Hugo Static Site Deployment with Github Actions

This documents outlines the steps involved hosting a static website built using Hugo, on GitHub and deploying using Github Actions.

Param V V

Outlining the steps below to able to deploy a Hugo based Static Site to Github Pages using Github Actions

Repository creation

  • The first repository will host the website. It needs to be named as: <github_username>.github.io. For example, my website repository is named as parameswaranvv.github.io
  • The second repository will host the site in development. So, it can be named in any way. For example, my site content repository is named as param-site.

Site content development

  • Clone the param-site repository locally and within the directory, we will develop our content for the website. I used Hugo to generate my website content and I customized it to my needs.
  • Clone the other repository parameswaranvv.github.io as a submodule within the root of the current repository. We will build our code in the current repository, and deploy it via the submodule to the other repository.

Github Actions Pipeline script

  • Within the param-site directory, create a .github/workflows/main.yml which will contain the pipeline script for building and deploying our website to Github Pages in our website repository parameswaranvv.github.io .
  • For building the hugo site, we use the peaceiris/actions-hugo@v2 action, and use the Hugo extended version to build. This is to enable processing of SCSS files for CSS.
  • For deploying the site to the <username>.github.io or parameswaranvv.github.io in my case, use the peaceiris/actions-gh-pages@v3 with the options turned on to deploy to an external repository. Forcing orphan ensures a clean slate deployment always.

Sample Pipeline Script

# This is a basic workflow to help you get started with Actions

name: Deploy Static Site

# Controls when the action will run. Triggers the workflow on push or pull request
# events but only for the master branch
on:
  push:
    branches: [ master ]

# A workflow run is made up of one or more jobs that can run sequentially or in parallel
jobs:
  # This workflow contains a single job called "build"
  deploy:
    # The type of runner that the job will run on
    runs-on: ubuntu-latest

    # Steps represent a sequence of tasks that will be executed as part of the job
    steps:
      # Checks-out your repository under $GITHUB_WORKSPACE, so your job can access it
      - name: Checkout Code
        uses: actions/checkout@v2
        with:
          submodules: true

      - name: Cleanup cache
        run: |
          rm -rf node_modules/gh-pages/.cache

      - name: Setup Hugo
        uses: peaceiris/actions-hugo@v2
        with:
          hugo-version: '0.64.1'
          extended: true

      - name: Build
        run: hugo -v

      - name: Deploy
        uses: peaceiris/actions-gh-pages@v3
        with:
          deploy_key: ${{ secrets.GHPAGESTOKEN }}
          external_repository: parameswaranvv/parameswaranvv.github.io
          publish_dir: ./parameswaranvv.github.io
          publish_branch: master
          force_orphan: true
          user_name: 'Param'
          user_email: 'parameswaranvv@gmail.com'

Handling Github Security Tokens while deploying across repositories.

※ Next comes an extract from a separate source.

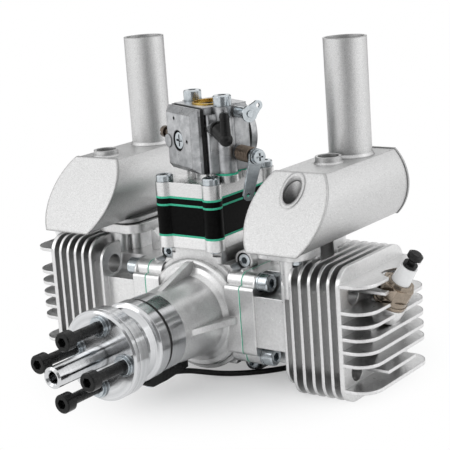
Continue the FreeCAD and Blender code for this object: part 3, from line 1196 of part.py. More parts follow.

  • Create a SSH Public and Private Key using your email address locally on a UNIX machine.
  • Configure the SSH Private Key as a Github Secret Token named GHPAGESTOKEN on the param-site repository, where in the pipeline is hosted.
  • Configure the SSH Public Key as a Deploy Key on the other repository <username>.github.io or in my case parameswaranvv.github.io.

Congratulations!! You have a static website hosted on github and with full CI/CD capabilities. In fact, you care currently reading this on my Github Pages hosted static website built on Hugo and CI/CD managed by Github Actions.